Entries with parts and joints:

+ + + + +

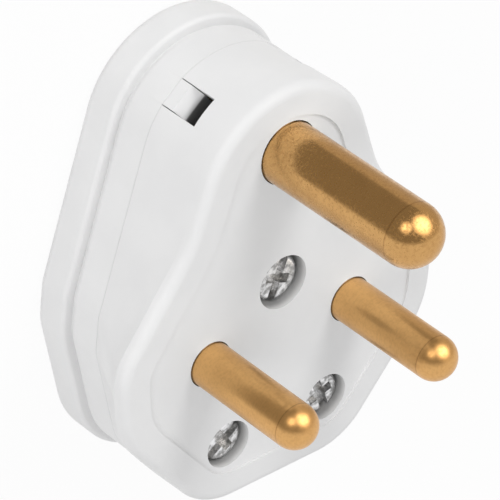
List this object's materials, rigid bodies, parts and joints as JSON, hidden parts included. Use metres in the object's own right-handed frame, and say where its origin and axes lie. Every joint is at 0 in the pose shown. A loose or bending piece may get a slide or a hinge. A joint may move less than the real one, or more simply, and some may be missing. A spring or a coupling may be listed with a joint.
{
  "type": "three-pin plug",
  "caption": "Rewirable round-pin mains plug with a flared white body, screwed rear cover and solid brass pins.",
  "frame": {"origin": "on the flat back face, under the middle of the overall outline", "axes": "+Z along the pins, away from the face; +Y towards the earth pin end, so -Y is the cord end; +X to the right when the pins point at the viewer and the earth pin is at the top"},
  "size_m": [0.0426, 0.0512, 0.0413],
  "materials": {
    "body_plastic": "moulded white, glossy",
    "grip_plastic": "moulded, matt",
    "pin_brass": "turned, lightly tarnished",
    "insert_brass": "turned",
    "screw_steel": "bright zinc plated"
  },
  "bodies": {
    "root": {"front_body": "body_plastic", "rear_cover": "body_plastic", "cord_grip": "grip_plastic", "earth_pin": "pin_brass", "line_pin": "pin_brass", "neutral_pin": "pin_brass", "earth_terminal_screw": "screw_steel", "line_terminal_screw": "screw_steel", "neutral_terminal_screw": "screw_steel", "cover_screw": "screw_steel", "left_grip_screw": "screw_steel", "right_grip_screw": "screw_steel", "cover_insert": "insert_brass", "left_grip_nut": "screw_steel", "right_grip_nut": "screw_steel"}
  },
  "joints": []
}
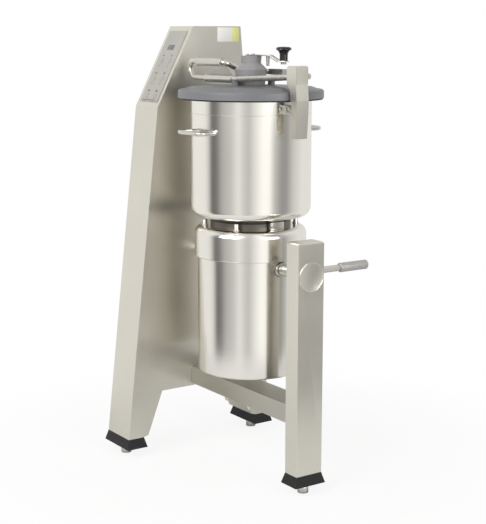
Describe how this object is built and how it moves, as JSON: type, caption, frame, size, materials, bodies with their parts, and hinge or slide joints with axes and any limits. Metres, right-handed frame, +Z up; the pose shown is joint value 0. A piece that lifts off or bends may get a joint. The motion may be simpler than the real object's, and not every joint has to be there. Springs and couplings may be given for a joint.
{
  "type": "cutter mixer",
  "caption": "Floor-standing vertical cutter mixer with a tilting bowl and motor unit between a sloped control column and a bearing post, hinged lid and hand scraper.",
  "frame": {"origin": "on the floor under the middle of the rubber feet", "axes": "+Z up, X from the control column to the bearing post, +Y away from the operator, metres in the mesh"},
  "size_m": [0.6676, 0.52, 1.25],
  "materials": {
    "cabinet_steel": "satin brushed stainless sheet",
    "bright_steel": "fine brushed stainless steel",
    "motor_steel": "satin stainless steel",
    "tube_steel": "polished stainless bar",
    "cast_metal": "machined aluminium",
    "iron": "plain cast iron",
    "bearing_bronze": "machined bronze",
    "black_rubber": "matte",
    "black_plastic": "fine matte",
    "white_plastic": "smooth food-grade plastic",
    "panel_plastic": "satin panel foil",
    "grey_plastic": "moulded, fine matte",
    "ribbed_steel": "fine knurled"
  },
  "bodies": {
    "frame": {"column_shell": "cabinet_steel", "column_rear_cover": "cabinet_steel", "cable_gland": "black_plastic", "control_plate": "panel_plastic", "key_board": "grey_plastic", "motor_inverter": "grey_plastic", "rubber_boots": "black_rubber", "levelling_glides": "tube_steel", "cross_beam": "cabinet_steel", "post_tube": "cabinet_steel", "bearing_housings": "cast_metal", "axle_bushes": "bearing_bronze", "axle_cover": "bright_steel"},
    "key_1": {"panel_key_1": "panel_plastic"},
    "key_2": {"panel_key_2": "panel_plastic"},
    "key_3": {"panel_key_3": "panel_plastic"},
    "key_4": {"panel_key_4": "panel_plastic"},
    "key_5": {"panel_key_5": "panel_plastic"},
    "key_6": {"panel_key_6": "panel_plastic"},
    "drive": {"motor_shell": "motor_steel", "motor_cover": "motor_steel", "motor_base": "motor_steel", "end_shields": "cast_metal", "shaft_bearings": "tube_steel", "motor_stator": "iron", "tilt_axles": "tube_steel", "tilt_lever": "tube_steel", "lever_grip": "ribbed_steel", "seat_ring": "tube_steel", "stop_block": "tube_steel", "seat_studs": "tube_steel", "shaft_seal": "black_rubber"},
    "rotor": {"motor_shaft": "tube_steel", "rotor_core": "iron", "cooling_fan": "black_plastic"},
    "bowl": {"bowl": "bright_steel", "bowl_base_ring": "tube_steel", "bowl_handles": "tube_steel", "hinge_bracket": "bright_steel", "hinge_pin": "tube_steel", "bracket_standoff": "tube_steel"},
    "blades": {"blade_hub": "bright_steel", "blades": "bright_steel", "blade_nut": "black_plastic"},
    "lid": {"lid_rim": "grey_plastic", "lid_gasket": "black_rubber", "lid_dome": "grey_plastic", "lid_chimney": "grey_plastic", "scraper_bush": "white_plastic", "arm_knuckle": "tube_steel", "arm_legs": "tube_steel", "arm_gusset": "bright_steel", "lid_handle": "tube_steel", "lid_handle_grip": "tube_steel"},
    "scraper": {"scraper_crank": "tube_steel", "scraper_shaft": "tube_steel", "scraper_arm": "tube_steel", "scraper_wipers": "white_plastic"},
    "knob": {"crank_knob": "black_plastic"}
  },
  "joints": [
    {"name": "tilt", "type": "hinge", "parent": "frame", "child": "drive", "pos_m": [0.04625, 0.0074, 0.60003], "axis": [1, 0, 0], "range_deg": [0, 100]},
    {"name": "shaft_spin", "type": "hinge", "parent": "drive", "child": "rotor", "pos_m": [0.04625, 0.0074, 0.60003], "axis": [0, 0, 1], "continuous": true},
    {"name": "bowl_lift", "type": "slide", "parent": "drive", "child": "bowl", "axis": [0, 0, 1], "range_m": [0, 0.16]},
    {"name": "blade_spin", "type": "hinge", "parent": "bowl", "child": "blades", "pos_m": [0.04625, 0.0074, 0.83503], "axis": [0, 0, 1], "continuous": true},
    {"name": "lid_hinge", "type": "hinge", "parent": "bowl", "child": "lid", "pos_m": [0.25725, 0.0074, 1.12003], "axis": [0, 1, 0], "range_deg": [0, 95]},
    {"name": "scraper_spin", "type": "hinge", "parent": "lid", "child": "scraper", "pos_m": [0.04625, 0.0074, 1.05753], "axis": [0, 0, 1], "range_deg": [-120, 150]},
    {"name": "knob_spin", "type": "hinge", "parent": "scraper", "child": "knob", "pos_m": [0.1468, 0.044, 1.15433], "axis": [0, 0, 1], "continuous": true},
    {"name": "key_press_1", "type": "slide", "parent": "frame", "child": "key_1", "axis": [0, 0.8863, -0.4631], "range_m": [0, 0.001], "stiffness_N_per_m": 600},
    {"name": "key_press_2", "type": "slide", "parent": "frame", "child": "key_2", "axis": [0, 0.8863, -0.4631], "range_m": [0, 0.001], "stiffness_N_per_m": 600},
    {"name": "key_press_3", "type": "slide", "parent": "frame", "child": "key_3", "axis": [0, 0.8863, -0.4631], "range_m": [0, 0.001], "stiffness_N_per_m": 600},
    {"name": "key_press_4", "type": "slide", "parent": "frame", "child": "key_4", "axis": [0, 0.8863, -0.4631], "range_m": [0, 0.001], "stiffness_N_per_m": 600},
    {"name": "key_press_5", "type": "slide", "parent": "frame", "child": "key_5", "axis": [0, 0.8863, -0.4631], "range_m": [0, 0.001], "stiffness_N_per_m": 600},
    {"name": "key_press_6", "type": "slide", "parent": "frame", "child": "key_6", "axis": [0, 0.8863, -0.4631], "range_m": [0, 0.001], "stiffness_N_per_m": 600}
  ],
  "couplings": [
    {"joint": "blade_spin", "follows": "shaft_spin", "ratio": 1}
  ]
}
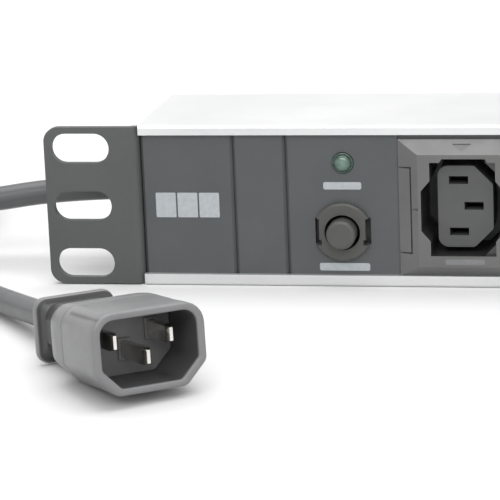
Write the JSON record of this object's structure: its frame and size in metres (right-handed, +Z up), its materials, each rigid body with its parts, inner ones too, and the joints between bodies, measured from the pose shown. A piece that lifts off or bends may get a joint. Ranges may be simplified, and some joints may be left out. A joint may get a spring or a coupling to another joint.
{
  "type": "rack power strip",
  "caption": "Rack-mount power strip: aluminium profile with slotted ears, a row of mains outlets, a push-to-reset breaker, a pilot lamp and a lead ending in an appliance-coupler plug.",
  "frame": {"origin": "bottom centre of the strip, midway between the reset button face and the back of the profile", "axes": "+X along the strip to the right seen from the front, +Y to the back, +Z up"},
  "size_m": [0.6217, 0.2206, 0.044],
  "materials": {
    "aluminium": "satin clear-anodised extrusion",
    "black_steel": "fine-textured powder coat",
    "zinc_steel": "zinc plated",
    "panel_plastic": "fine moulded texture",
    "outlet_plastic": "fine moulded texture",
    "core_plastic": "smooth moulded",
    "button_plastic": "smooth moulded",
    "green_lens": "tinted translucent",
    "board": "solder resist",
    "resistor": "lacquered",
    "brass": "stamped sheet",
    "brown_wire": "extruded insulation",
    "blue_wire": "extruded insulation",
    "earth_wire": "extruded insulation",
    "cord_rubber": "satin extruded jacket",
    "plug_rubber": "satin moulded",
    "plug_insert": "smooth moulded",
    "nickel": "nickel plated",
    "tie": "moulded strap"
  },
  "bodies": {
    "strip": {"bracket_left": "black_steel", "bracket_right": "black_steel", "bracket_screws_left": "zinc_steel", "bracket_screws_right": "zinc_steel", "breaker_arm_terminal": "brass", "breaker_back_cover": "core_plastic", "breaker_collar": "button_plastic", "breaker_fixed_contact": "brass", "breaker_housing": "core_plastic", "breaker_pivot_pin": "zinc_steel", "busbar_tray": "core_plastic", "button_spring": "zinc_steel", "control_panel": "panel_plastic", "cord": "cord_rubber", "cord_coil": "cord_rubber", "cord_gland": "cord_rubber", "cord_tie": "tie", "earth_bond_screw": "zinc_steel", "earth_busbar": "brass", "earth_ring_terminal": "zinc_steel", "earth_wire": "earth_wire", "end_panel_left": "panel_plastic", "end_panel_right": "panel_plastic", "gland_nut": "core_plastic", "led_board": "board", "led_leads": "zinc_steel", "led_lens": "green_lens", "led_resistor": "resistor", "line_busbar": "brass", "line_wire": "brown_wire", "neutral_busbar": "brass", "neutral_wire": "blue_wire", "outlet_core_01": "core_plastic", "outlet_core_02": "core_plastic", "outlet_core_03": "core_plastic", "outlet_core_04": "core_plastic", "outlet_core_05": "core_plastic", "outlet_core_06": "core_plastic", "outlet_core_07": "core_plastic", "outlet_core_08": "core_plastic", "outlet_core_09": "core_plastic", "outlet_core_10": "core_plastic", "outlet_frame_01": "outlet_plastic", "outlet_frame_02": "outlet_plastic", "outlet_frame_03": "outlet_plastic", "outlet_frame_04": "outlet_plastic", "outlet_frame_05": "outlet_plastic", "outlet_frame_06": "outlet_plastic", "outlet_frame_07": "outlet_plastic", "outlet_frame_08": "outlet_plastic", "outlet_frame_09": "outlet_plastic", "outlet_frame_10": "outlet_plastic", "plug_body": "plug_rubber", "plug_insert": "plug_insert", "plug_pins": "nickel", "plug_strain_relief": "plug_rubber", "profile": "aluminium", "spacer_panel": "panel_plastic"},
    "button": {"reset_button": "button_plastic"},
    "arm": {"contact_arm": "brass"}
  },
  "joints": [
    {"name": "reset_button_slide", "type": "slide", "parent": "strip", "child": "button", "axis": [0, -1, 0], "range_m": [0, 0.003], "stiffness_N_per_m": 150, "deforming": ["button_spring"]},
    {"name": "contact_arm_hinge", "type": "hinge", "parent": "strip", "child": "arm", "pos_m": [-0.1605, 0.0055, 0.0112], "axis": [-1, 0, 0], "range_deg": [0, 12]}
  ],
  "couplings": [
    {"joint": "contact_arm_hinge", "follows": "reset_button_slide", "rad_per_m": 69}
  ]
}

+ + + + +

### Problem statement
Copy out every line where the word "object" occurs.

### Solution
List this object's materials, rigid bodies, parts and joints as JSON, hidden parts included. Use metres in the object's own right-handed frame, and say where its origin and axes lie. Every joint is at 0 in the pose shown. A loose or bending piece may get a slide or a hinge. A joint may move less than the real one, or more simply, and some may be missing. A spring or a coupling may be listed with a joint.
Describe how this object is built and how it moves, as JSON: type, caption, frame, size, materials, bodies with their parts, and hinge or slide joints with axes and any limits. Metres, right-handed frame, +Z up; the pose shown is joint value 0. A piece that lifts off or bends may get a joint. The motion may be simpler than the real object's, and not every joint has to be there. Springs and couplings may be given for a joint.
Write the JSON record of this object's structure: its frame and size in metres (right-handed, +Z up), its materials, each rigid body with its parts, inner ones too, and the joints between bodies, measured from the pose shown. A piece that lifts off or bends may get a joint. Ranges may be simplified, and some joints may be left out. A joint may get a spring or a coupling to another joint.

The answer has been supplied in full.